CEO of CannMart, Daniel Stern, and CEO of Lifeist, Meni Morim, have both expressed confidence in the potential of Zest’s exceptional cannabis products to propel the growth of their companies. They say the acquisition is a testament to Lifeist’s commitment to broadening its product portfolio and enhancing profitability. It also indicates their readiness to respond to the evolving needs of today’s consumers while maintaining their trajectory in the wellness and cannabis industries.
I’m not sure Zest is actually worth the price paid for it but also I’m not sure that an all-stock deal isn’t some kind of black arts wizardry in the cannabis space these days, especially when your stock is at $0.03. If it adds $500k to LFST’s EBITDA annually, it’ll be helpful and worth the bother.
Let’s bring it back to me, Namaste’s one-time fiercest critic: This deal may move the needle a little in the battle to get Lifeist to break even, but it’s not yet a gamechanger. What it is, is a BIG NOTE OF CONFIDENCE that Zest trusts in Lifeist’s stock enough to be anchored to it for a while. If Lifeist doesn’t survive, neither does Zest, yet they took the deal.
There aren’t a lot of cannabis companies, from those up on high bleeding billions in writedowns, to the little guys slowly growing into profitability. We like Avant Brands (AVNT) and BC Bud Corp (BCBC.C) as examples of that latter group.
But Lifeist isn’t so far off as to be written off, with this acquisition and other elements I’m led to believe they’re working on. They’re in the neutraceutical space with Mikra (makers of Rescue and Cellf), and they run the Australian equivalent of the OG pre-public company Namaste website, selling vapes online.
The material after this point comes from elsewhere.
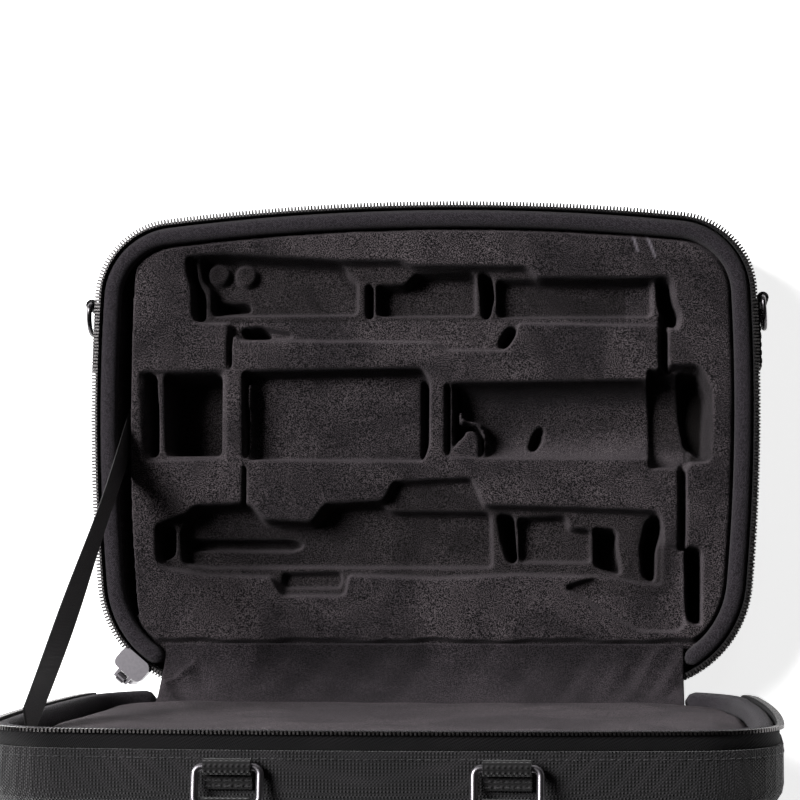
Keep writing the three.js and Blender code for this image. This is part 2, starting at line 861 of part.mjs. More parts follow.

I guess, from my side of things, and understanding that punching down is the easiest direction to punch, Lifeist isn’t… terrible.
Is it great? No, not yet, but credit to Morim for not bailing alot earlier when it would have been easier to do so than to stick around bailing water for three years.
And to those folks that still stare their one-time Namaste stock in the face every morning, with the big -98% next to it.. I dunno, man. I mean, you’re not going to see Morim take the stock 98x and get your money back, but if he can get that $0.03 stock to $0.06, and maybe $0.09, and maybe narrow that gap closer to break even or even, dare I say, profitability.. what then? What do you say to a guy who didn’t jump on the last lifeboat and start something new while shareholders wondered what happened. What if Meni actually watches enough bodies float by him that this thing becomes a success?
Credit to him for still being in there swinging.
— Chris Parry
Thanks for the article using real words.
When I try to find information on Namaste/Lifeist/Lifeless, and most companies, it’s all buzzwords and analyst lingo that sounds like it was written by an AI, whether it was or not.
I’m one of those who bought Namaste about the time Forbes said it was going to be the Amazon of Pot or something like that and would go up to $7 per share pretty soon and is now looking at the big -98%.
I think it’s funny when a fraction of a fraction of a penny change makes it go up or down 50%.
Oh well, guess I’ll let it sit there and continue to marinate and see if this is a comedy or tragedy. Or tragicomedy.